### REQUIRED WORK
Using the records that appear below, write out exactly the lines from the one with "bpy.data.objects.remove(obj)" through the one with "screw_hole_r = 2.1 * MM", keeping both end lines.

### DATA ROWS
'''
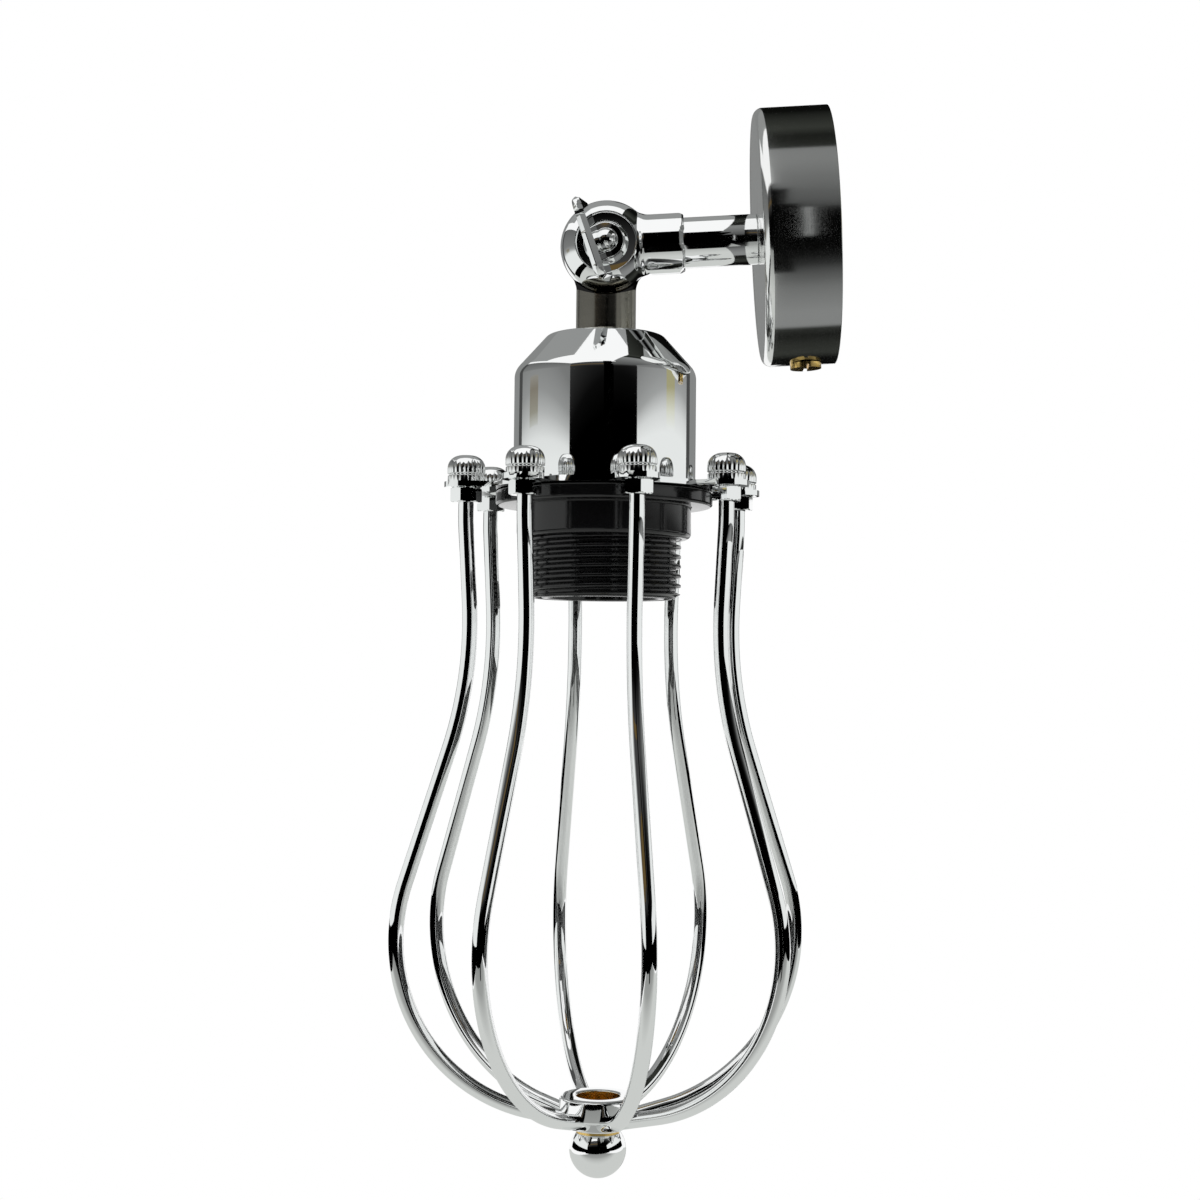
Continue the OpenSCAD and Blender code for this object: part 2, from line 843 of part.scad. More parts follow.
// One wire: a round section swept along its path
module cage_wire(i) {
    rings = len(wire_path);
    points = [
        for (q = wire_path, k = [0 : wire_sides - 1])
            let (a = 360 * k / wire_sides, out = wire_r * cos(a))
            [q[0] + out * cos(q[2]), wire_r * sin(a), q[1] + out * sin(q[2])]
    ];
    sides = [
        for (ring = [0 : rings - 2], k = [0 : wire_sides - 1])
            let (here = ring * wire_sides, next = (k + 1) % wire_sides)
            each [
                [here + k, here + next, here + wire_sides + next],
                [here + k, here + wire_sides + next, here + wire_sides + k]
            ]
    ];
    top = [for (k = [wire_sides - 1 : -1 : 0]) k];
    bottom = [for (k = [0 : wire_sides - 1]) (rings - 1) * wire_sides + k];
    color(chrome)
        on_head()
            rotate([0, 0, first_wire + (i - 1) * 360 / wires])
                polyhedron(points, concat([top, bottom], sides));
}

module hex_nuts() {
    color(chrome)
        on_head()
            at_wires()
                translate([cage_pcd / 2, 0, 0])
                    hex_nut(hex_nut_af, wire_d + 2 * fit, plate_under_z - hex_nut_h, plate_under_z);
}

// A domed nut with a foot, a groove and a round top, standing on zero
module cap_nut() {
    difference() {
        rotate_extrude() {
            square([cap_nut_d / 2 - cap_foot_inset, cap_foot_h]);
            square([cap_nut_d / 2 - cap_groove_depth, cap_nut_h - cap_edge_r]);
            translate([0, cap_foot_h + cap_groove_h])
                rounded_half(cap_nut_d / 2, cap_nut_h - cap_foot_h - cap_groove_h, cap_edge_r);
        }
        rod(wire_d + 2 * fit, -cut, cap_hole_h);
    }
}

module cap_nuts() {
    color(chrome)
        on_head()
            at_wires()
                translate([cage_pcd / 2, 0, plate_top_z])
                    cap_nut();
}

module cage_hub() {
    color(chrome)
        on_head()
            difference() {
                union() {
                    rod(hub_d, hub_top_z - hub_flange_h, hub_top_z);
                    rod(hub_waist_d, hub_bottom_z, hub_top_z);
                }
                rod(hub_bore_d, hub_bottom_z - cut, hub_top_z + cut);
                at_wires()
                    translate([wire_end[0] - fit, 0, wire_end[1]])
                        rotate([0, hub_angle, 0])
                            cylinder(h = hub_r, r = wire_r + fit);
            }
}

module ball_finial() {
    color(chrome)
        on_head() {
            rod(hub_bore_d - 2 * fit, ball_z, stud_top_z);
            difference() {
                translate([0, 0, ball_z])
                    sphere(ball_r);
                rod(ball_d + cut, hub_bottom_z - finial_gap, hub_top_z);
            }
        }
}

wall_plate();
wall_bracket();
plate_screw();
earth_screw();
earth_washer();
arm_nipple();
nipple_washer();
nipple_nut();
arm_tube();
arm_knuckle();
head_knuckle();
wing_washer();
wing_screw();
neck_nipple();
neck_nut();
holder_cup();
holder_dome();
holder_core();
terminal_screws();
screw_shell();
centre_contact();
holder_skirt();
retaining_ring();
cage_plate();
cage_wire(1);  // cage_wire_1
cage_wire(2);  // cage_wire_2
cage_wire(3);  // cage_wire_3
cage_wire(4);  // cage_wire_4
cage_wire(5);  // cage_wire_5
cage_wire(6);  // cage_wire_6
cage_wire(7);  // cage_wire_7
cage_wire(8);  // cage_wire_8
hex_nuts();
cap_nuts();
cage_hub();
ball_finial();
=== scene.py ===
"""Industrial wall sconce: a chrome knuckle arm, a lampholder and a pear-shaped cage of eight wires."""

from math import atan2, cos, pi, radians, sin, sqrt, tan

import bmesh
import bpy
import numpy as np
from mathutils import Matrix, Vector


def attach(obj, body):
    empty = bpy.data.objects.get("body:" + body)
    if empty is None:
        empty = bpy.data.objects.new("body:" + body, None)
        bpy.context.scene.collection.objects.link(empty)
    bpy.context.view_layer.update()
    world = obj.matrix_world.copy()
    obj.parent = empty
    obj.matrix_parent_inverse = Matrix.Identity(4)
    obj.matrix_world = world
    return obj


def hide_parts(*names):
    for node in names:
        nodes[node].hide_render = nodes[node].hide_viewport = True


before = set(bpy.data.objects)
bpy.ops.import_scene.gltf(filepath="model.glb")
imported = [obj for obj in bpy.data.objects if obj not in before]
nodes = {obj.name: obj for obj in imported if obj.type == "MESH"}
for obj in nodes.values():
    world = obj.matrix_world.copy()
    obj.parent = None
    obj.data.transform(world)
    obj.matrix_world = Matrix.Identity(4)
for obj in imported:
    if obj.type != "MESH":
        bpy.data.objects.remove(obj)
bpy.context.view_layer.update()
MM = 0.001


# Wall plate
# A round drum, pressed from 1.2 mm steel and plated. Its side is brushed round and round, so it
# is a little duller than the polished arm. One brass screw in its side holds it on the strap.
plate_r = 33 * MM
plate_depth = 19 * MM
plate_wall = 1.2 * MM
plate_edge_r = 2.4 * MM
plate_hole_r = 5.1 * MM
edge_r = 0.2 * MM
side_hole_y = -8 * MM
peg_hole_r = 1.55 * MM
screw_hole_r = 2.1 * MM


def softened(outline, steps=6):
    """A closed outline with its corners rounded. Each point is radius, height, corner radius."""
    points = []
    for i, (x, z, corner) in enumerate(outline):
        here = Vector((x, z))
        before = (Vector(outline[i - 1][:2]) - here).normalized()
        after = (Vector(outline[(i + 1) % len(outline)][:2]) - here).normalized()
        if not corner or abs(before.dot(after)) > 0.9999:
            points.append(here)
            continue
        half = before.angle(after) / 2
        centre = here + (before + after).normalized() * corner / sin(half)
        start = here + before * corner / tan(half) - centre
        end = here + after * corner / tan(half) - centre
        first = atan2(start.y, start.x)
        sweep = (atan2(end.y, end.x) - first + pi) % (2 * pi) - pi
        for k in range(steps + 1):
            a = first + sweep * k / steps
            points.append(centre + corner * Vector((cos(a), sin(a))))
    return points


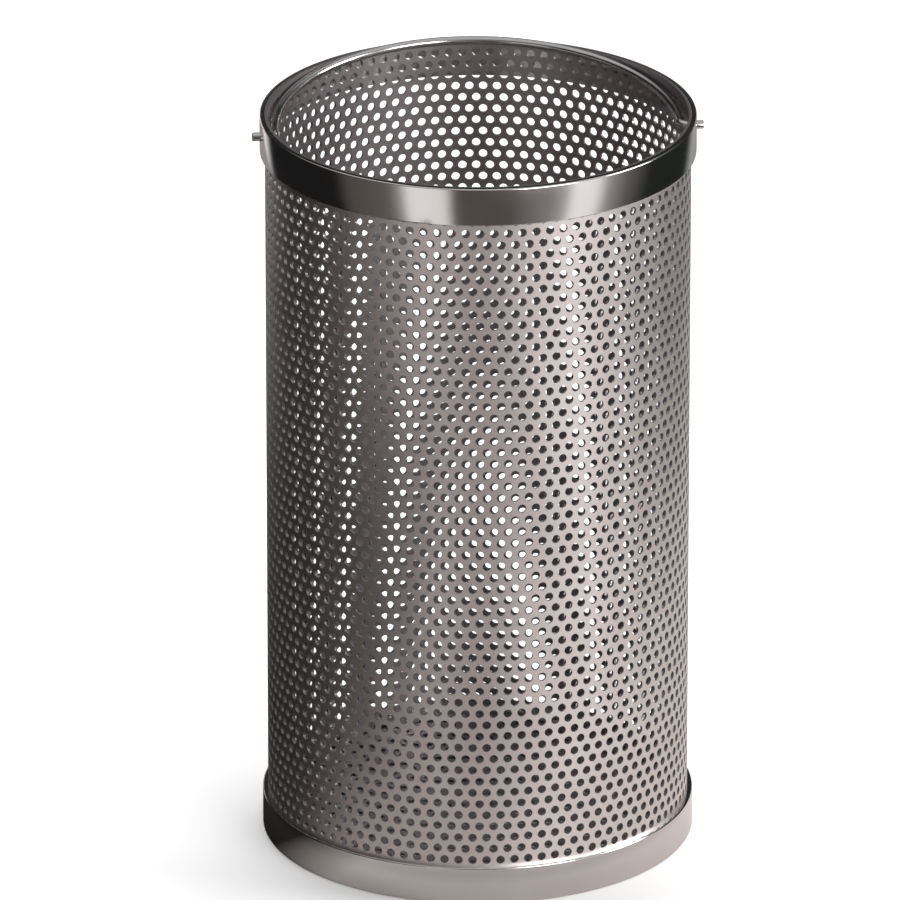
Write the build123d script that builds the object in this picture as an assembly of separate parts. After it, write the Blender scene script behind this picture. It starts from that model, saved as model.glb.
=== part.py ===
from build123d import *
from math import atan2, ceil, degrees, floor, hypot, pi, sin, sqrt
import os

# Autoclave basket: a rolled cylinder of perforated stainless sheet, stiffened by a flat
# band round its top and its bottom edge, closed by a perforated base plate, and carried
# by a round-wire bail that swings in two holes just under the rim.
# Millimetres. The origin is the centre of the foot, +Z is up, and the bail pivots about X.

# ---- driving dimensions -------------------------------------------------------------

basket_height = 435.0      # floor to rim
wall_outer_d = 242.0       # outside of the perforated sheet
sheet_t = 1.5              # perforated sheet of the wall

band_h = 22.0              # width of the flat strip that makes both bands
band_t = 3.0               # thickness of that strip
band_edge = 0.8            # its broken mill edges

base_t = 1.5               # base plate sheet
base_lift = 10.0           # underside of the base plate above the floor

wire_d = 5.0               # bail wire
pivot_drop = 11.0          # bail's axis below the rim
pivot_clear = 0.3          # radial play of the wire in its holes
bail_gap = 0.3             # radial play between the folded bail and the mouth
crown_rise = 1.0           # middle of the folded bail's wire above the rim
bend_r = 4.0               # middle radius of the bends into the pivot ends
bend_inset = 0.2           # each bend ends this far inside the wall
pin_reach = 4.5            # pivot end beyond the face of the band
pin_edge = 0.7             # broken edge of the pivot end

# The sheet is punched with round holes, in rows that are set off by half a pitch. It is
# drawn here at a coarser pitch, with the same layout and the same open share, and each
# hole has flat sides round the same area, which keeps the facets few.
punch_d = 5.0              # real hole
punch_pitch = 8.0          # real distance from hole to hole
punch_scale = 7.3          # drawn size over real size
hole_d = punch_d * punch_scale
hole_pitch = punch_pitch * punch_scale
hole_sides = 8             # flat sides of a drawn hole
hole_margin = 3.0          # least plain metal between a hole and a band
base_margin = 9.0          # plain rim of the base plate outside its holes

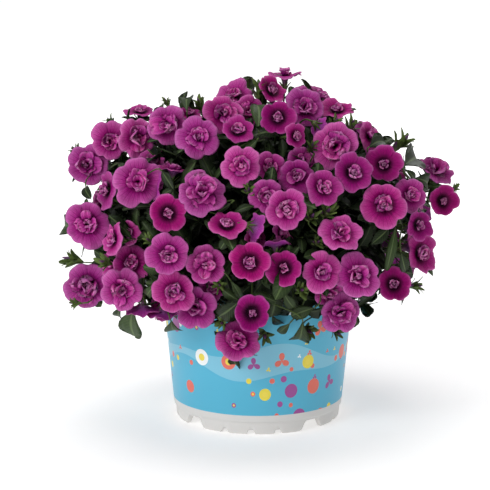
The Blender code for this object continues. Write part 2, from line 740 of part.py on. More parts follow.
'''
### RESPONSE FOR THIS EXERCISE
        bpy.data.objects.remove(obj)
bpy.context.view_layer.update()
MM = 0.001


# Wall plate
# A round drum, pressed from 1.2 mm steel and plated. Its side is brushed round and round, so it
# is a little duller than the polished arm. One brass screw in its side holds it on the strap.
plate_r = 33 * MM
plate_depth = 19 * MM
plate_wall = 1.2 * MM
plate_edge_r = 2.4 * MM
plate_hole_r = 5.1 * MM
edge_r = 0.2 * MM
side_hole_y = -8 * MM
peg_hole_r = 1.55 * MM
screw_hole_r = 2.1 * MM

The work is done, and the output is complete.